HUD is looking for comments from installers and retailers (and others)  to assist in identifying regulations that may be outmoded, ineffective, or excessively burdensome and should be modified, streamlined, replaced, or repealed.

Comments are due by February 26, 2018 and can be mailed or submitted electronically. All comments must include the following docket number and title:

Docket No. FR-6075-N-01      Regulatory Review of Manufactured Housing Rules                                                 

It is pretty easy to send comments electronically. Just go to www.regulations.gov

In the big blue search box, type in 6075-N-01. From there you can read the notice published by HUD, and when you click on “comment now” you can type in your concerns.

Should you want to mail written comments to HUD, send them to:

Regulations Division, Office of General Counsel     

Department of Housing & Urban Development    

451 7TH Street SW, Room 10276

Washington, DC 20410-0550


Don’t forget to include the docket number and title in your letter.

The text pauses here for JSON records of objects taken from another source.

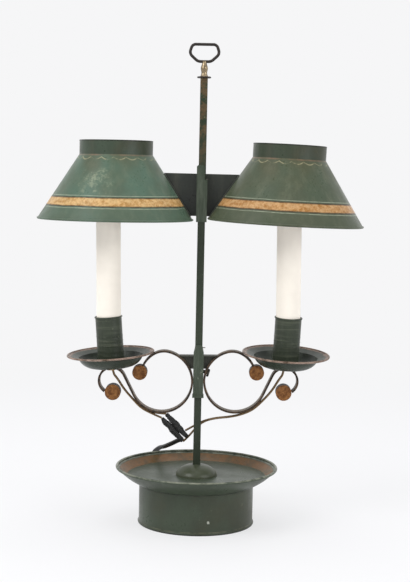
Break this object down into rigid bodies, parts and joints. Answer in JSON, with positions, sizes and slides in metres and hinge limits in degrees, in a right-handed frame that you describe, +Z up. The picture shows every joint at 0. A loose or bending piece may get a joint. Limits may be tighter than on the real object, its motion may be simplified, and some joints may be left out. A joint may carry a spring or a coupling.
{
  "type": "bouillotte lamp",
  "caption": "Painted sheet-metal table lamp: flared dish on a drum base, square stem, two scroll arms with candle cups and pans, and a pair of conical shades, both sliding in height.",
  "frame": {"origin": "middle of the base's underside, on the surface the lamp stands on", "axes": "+Z up along the stem, +X to the right arm, +Y to the back, seen from the front"},
  "size_m": [0.3572, 0.2677, 0.5278],
  "materials": {
    "green_tole": "satin, worn",
    "dark_tole": "satin",
    "worn_iron": "worn paint over iron",
    "gilt_iron": "aged gilt",
    "ballast_iron": "as cast",
    "plain_steel": "plain",
    "brass": "aged",
    "socket_resin": "matte",
    "candle_card": "matte",
    "bulb_glass": "clear",
    "lead_plastic": "gold, glossy",
    "black_tape": "matte",
    "flex_plastic": "satin",
    "black_plastic": "glossy"
  },
  "bodies": {
    "base": {"base_drum": "green_tole", "base_plate": "plain_steel", "base_ballast": "ballast_iron", "tray": "green_tole", "stem_dome": "green_tole", "stem": "green_tole", "stem_washer": "plain_steel", "stem_nut": "plain_steel", "finial_disc": "brass", "finial_baluster": "brass", "finial_ring": "worn_iron", "flex": "flex_plastic", "flex_ends": "flex_plastic", "flex_coil": "flex_plastic", "coil_tie": "black_plastic", "switch_case": "black_plastic", "plug_body": "black_plastic", "plug_pins": "brass"},
    "shade_carriage": {"shade_sleeve": "green_tole", "shade_plate": "dark_tole", "shade_spring": "plain_steel", "left_shade": "green_tole", "right_shade": "green_tole", "left_shade_collar": "green_tole", "right_shade_collar": "green_tole"},
    "shade_screw": {"shade_screw": "plain_steel"},
    "arm_carriage": {"arm_sleeve": "green_tole", "arm_spring": "plain_steel", "left_gusset": "green_tole", "left_scroll": "worn_iron", "left_inner_roundel": "gilt_iron", "left_outer_roundel": "gilt_iron", "left_pan": "green_tole", "left_cup": "green_tole", "left_nipple": "brass", "left_locknut": "brass", "left_lampholder": "socket_resin", "left_candle_sleeve": "candle_card", "left_bulb_cap": "brass", "left_bulb_glass": "bulb_glass", "left_lead": "lead_plastic", "right_gusset": "green_tole", "right_scroll": "worn_iron", "right_inner_roundel": "gilt_iron", "right_outer_roundel": "gilt_iron", "right_pan": "green_tole", "right_cup": "green_tole", "right_nipple": "brass", "right_locknut": "brass", "right_lampholder": "socket_resin", "right_candle_sleeve": "candle_card", "right_bulb_cap": "brass", "right_bulb_glass": "bulb_glass", "right_lead": "lead_plastic", "splices": "black_tape"},
    "arm_screw": {"arm_screw": "plain_steel"},
    "switch_rocker": {"switch_rocker": "black_plastic"}
  },
  "joints": [
    {"name": "shade_slide", "type": "slide", "parent": "base", "child": "shade_carriage", "axis": [0, 0, 1], "range_m": [-0.08, 0.093]},
    {"name": "arm_slide", "type": "slide", "parent": "base", "child": "arm_carriage", "axis": [0, 0, 1], "range_m": [-0.024, 0.045], "deforming": ["flex"]},
    {"name": "shade_screw_turn", "type": "hinge", "parent": "shade_carriage", "child": "shade_screw", "pos_m": [0, 0.0066, 0.357], "axis": [0, 1, 0], "range_deg": [-360, 0]},
    {"name": "arm_screw_turn", "type": "hinge", "parent": "arm_carriage", "child": "arm_screw", "pos_m": [0.00811, 0, 0.16835], "axis": [0.9583, 0, -0.2857], "range_deg": [-360, 0]},
    {"name": "switch_rock", "type": "hinge", "parent": "base", "child": "switch_rocker", "pos_m": [-0.004, 0.166, 0.01368], "axis": [0, 1, 0], "range_deg": [-7, 7]}
  ]
}
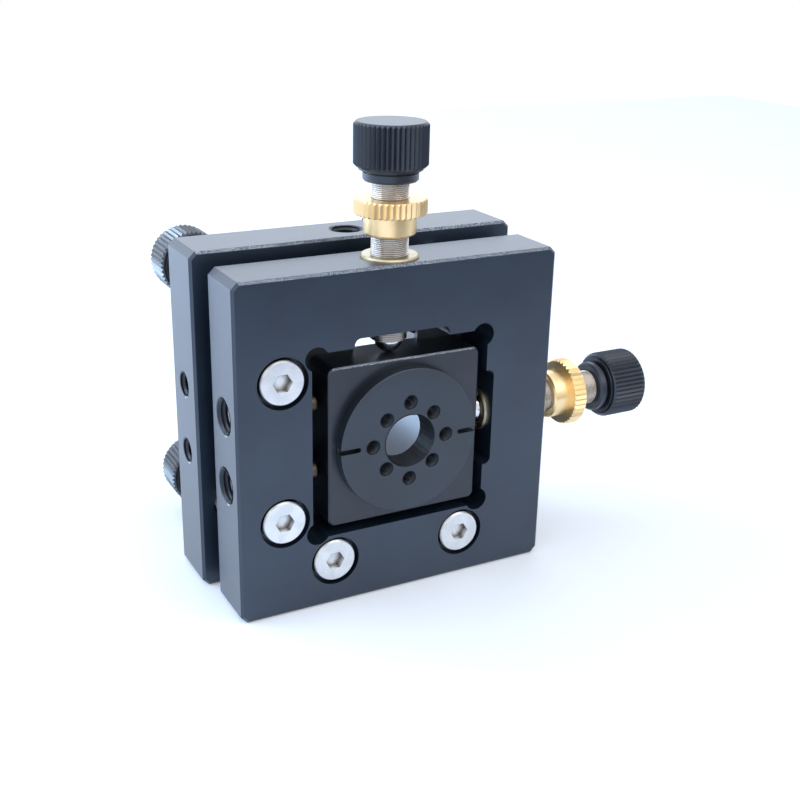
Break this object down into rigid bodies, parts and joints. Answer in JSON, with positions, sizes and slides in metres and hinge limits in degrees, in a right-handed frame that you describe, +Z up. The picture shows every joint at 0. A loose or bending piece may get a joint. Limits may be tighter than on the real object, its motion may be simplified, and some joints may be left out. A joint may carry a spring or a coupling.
{
  "type": "fibre alignment stage",
  "caption": "Kinematic fibre alignment stage: a post-mounted rear plate, a tilting front plate on fine adjusters, and a spring-loaded carriage with an adapter disc.",
  "frame": {"origin": "mouth of the tapped post hole in the middle of the rear plate's bottom face", "axes": "+Z up along the post hole, -Y out of the front plate's face, +X towards the sideways adjuster"},
  "size_m": [0.0844, 0.0499, 0.0822],
  "materials": {
    "plate_black": "black anodised, fine matt",
    "carriage_black": "black anodised, fine matt",
    "disc_black": "black anodised, turned",
    "knob_black": "black anodised, knurled",
    "brass": "turned, bright",
    "screw_steel": "stainless, turned",
    "bearing_steel": "hardened, polished",
    "spring_steel": "drawn wire",
    "pin_steel": "ground",
    "cap_steel": "stainless, satin"
  },
  "bodies": {
    "rear": {"rear_plate": "plate_black", "pivot_bushing": "brass", "pitch_bushing": "brass", "yaw_bushing": "brass", "upper_rear_anchor": "pin_steel", "lower_rear_anchor": "pin_steel", "upper_pull_spring": "spring_steel", "lower_pull_spring": "spring_steel"},
    "pivot_tip": {"pivot_pad": "bearing_steel"},
    "pivot_screw": {"pivot_screw": "screw_steel", "pivot_knob": "knob_black"},
    "pivot_nut": {"pivot_locknut": "brass"},
    "pivot_ball": {"pivot_ball": "bearing_steel"},
    "pitch_tip": {"pitch_ball": "bearing_steel"},
    "pitch_screw": {"pitch_screw": "screw_steel", "pitch_knob": "knob_black"},
    "pitch_nut": {"pitch_locknut": "brass"},
    "yaw_tip": {"yaw_ball": "bearing_steel"},
    "yaw_screw": {"yaw_screw": "screw_steel", "yaw_knob": "knob_black"},
    "yaw_nut": {"yaw_locknut": "brass"},
    "front": {"front_plate": "plate_black", "x_bushing": "brass", "z_bushing": "brass", "pivot_seat": "bearing_steel", "pitch_seat": "bearing_steel", "yaw_seat": "bearing_steel", "keeper_plate": "plate_black", "keeper_screw_1": "screw_steel", "keeper_screw_2": "screw_steel", "keeper_screw_3": "screw_steel", "keeper_screw_4": "screw_steel", "left_upper_cap": "cap_steel", "left_lower_cap": "cap_steel", "bottom_left_cap": "cap_steel", "bottom_right_cap": "cap_steel", "left_upper_spring": "spring_steel", "left_lower_spring": "spring_steel", "bottom_left_spring": "spring_steel", "bottom_right_spring": "spring_steel", "upper_front_anchor": "pin_steel", "lower_front_anchor": "pin_steel"},
    "x_tip": {"x_ball": "bearing_steel"},
    "x_screw": {"x_screw": "screw_steel", "x_knob": "knob_black"},
    "x_nut": {"x_locknut": "brass"},
    "z_tip": {"z_ball": "bearing_steel"},
    "z_screw": {"z_screw": "screw_steel", "z_knob": "knob_black"},
    "z_nut": {"z_locknut": "brass"},
    "x_slide": {"left_upper_pin": "pin_steel", "left_lower_pin": "pin_steel"},
    "carriage": {"carriage": "carriage_black", "adapter_disc": "disc_black"},
    "z_pins": {"bottom_left_pin": "pin_steel", "bottom_right_pin": "pin_steel"}
  },
  "joints": [
    {"name": "pivot_feed", "type": "slide", "parent": "rear", "child": "pivot_tip", "axis": [0, -1, 0], "range_m": [0, 0.0013]},
    {"name": "pivot_turn", "type": "hinge", "parent": "pivot_tip", "child": "pivot_screw", "pos_m": [-0.0214, 0.012, 0.05225], "axis": [0, -1, 0], "range_deg": [-11.3, 1485.4]},
    {"name": "pivot_lock", "type": "hinge", "parent": "pivot_screw", "child": "pivot_nut", "pos_m": [-0.0214, 0.012, 0.05225], "axis": [0, -1, 0], "range_deg": [-180, 180]},
    {"name": "pitch_feed", "type": "slide", "parent": "rear", "child": "pitch_tip", "axis": [0, -1, 0], "range_m": [-0.00128, 0.00128]},
    {"name": "pitch_turn", "type": "hinge", "parent": "pitch_tip", "child": "pitch_screw", "pos_m": [-0.0214, 0.012, 0.00925], "axis": [0, -1, 0], "range_deg": [-1458.1, 1458.1]},
    {"name": "pitch_lock", "type": "hinge", "parent": "pitch_screw", "child": "pitch_nut", "pos_m": [-0.0214, 0.012, 0.00925], "axis": [0, -1, 0], "range_deg": [-180, 180]},
    {"name": "yaw_feed", "type": "slide", "parent": "rear", "child": "yaw_tip", "axis": [0, -1, 0], "range_m": [-0.00127, 0.00127]},
    {"name": "yaw_turn", "type": "hinge", "parent": "yaw_tip", "child": "yaw_screw", "pos_m": [0.0214, 0.012, 0.05225], "axis": [0, -1, 0], "range_deg": [-1451.3, 1451.3]},
    {"name": "yaw_lock", "type": "hinge", "parent": "yaw_screw", "child": "yaw_nut", "pos_m": [0.0214, 0.012, 0.05225], "axis": [0, -1, 0], "range_deg": [-180, 180]},
    {"name": "x_feed", "type": "slide", "parent": "front", "child": "x_tip", "axis": [-1, 0, 0], "range_m": [-0.0008, 0.0023]},
    {"name": "x_turn", "type": "hinge", "parent": "x_tip", "child": "x_screw", "pos_m": [0.04, -0.01535, 0.03], "axis": [-1, 0, 0], "range_deg": [-918.4, 2619.2]},
    {"name": "x_lock", "type": "hinge", "parent": "x_screw", "child": "x_nut", "pos_m": [0.04, -0.01535, 0.03], "axis": [-1, 0, 0], "range_deg": [-180, 180]},
    {"name": "z_feed", "type": "slide", "parent": "front", "child": "z_tip", "axis": [0, 0, -1], "range_m": [-0.00315, 0.00085]},
    {"name": "z_turn", "type": "hinge", "parent": "z_tip", "child": "z_screw", "pos_m": [0.0008, -0.01535, 0.07], "axis": [0, 0, -1], "range_deg": [-3583, 975.1]},
    {"name": "z_lock", "type": "hinge", "parent": "z_screw", "child": "z_nut", "pos_m": [0.0008, -0.01535, 0.07], "axis": [0, 0, -1], "range_deg": [-180, 180]},
    {"name": "pitch_tilt", "type": "hinge", "parent": "pivot_tip", "child": "pivot_ball", "pos_m": [-0.0214, -0.00798, 0.05225], "axis": [-1, 0, 0], "range_deg": [-1.72, 1.72]},
    {"name": "yaw_tilt", "type": "hinge", "parent": "pivot_ball", "child": "front", "pos_m": [-0.0214, -0.00798, 0.05225], "axis": [0, 0, -1], "range_deg": [-1.72, 1.72], "deforming": ["upper_pull_spring", "lower_pull_spring"]},
    {"name": "x_shift", "type": "slide", "parent": "front", "child": "x_slide", "axis": [-1, 0, 0], "range_m": [-0.00081, 0.00231], "deforming": ["left_upper_spring", "left_lower_spring"]},
    {"name": "z_shift", "type": "slide", "parent": "x_slide", "child": "carriage", "axis": [0, 0, -1], "range_m": [-0.00316, 0.00086]},
    {"name": "z_follow", "type": "slide", "parent": "front", "child": "z_pins", "axis": [0, 0, -1], "range_m": [-0.00316, 0.00086], "deforming": ["bottom_left_spring", "bottom_right_spring"]}
  ],
  "couplings": [
    {"joint": "pivot_turn", "follows": "pivot_feed", "rad_per_m": 19790},
    {"joint": "pitch_turn", "follows": "pitch_feed", "rad_per_m": 19790},
    {"joint": "yaw_turn", "follows": "yaw_feed", "rad_per_m": 19790},
    {"joint": "x_turn", "follows": "x_feed", "rad_per_m": 19790},
    {"joint": "z_turn", "follows": "z_feed", "rad_per_m": 19790},
    {"joint": "pitch_tilt", "follows": "pitch_feed", "rad_per_m": 23.256},
    {"joint": "yaw_tilt", "follows": "yaw_feed", "rad_per_m": 23.364},
    {"joint": "x_shift", "follows": "x_feed", "ratio": 1},
    {"joint": "z_shift", "follows": "z_feed", "ratio": 1},
    {"joint": "z_follow", "follows": "z_feed", "ratio": 1}
  ]
}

I strongly suggest that you reference each of your comments to a specific requirement under the federal regulations. For example, if you feel the requirement for the Surety Bond/Insurance (in HUD administered states) is too burdensome, make sure you reference 3286.205(d). If you think the requirements for pier construction are confusing and need simplified, reference 3285.304.

I know many installers object to the requirements for testing water supply lines 3285.603(e), drain lines 3285.604(d), and fuel supply piping 3285.605, especially since the manufacturer performed this testing at the factory. Just include the reference in your comment. You can access the HUD regulations for installation at their website or just CLICK HERE

HUD is also interested in your thoughts on placing homes on foundations in freezing climates. I know that many of you have some strong feelings on this issue.

But regardless of the specific issue, now is your chance to be heard. Keep in mind the deadline is February 26, 2018.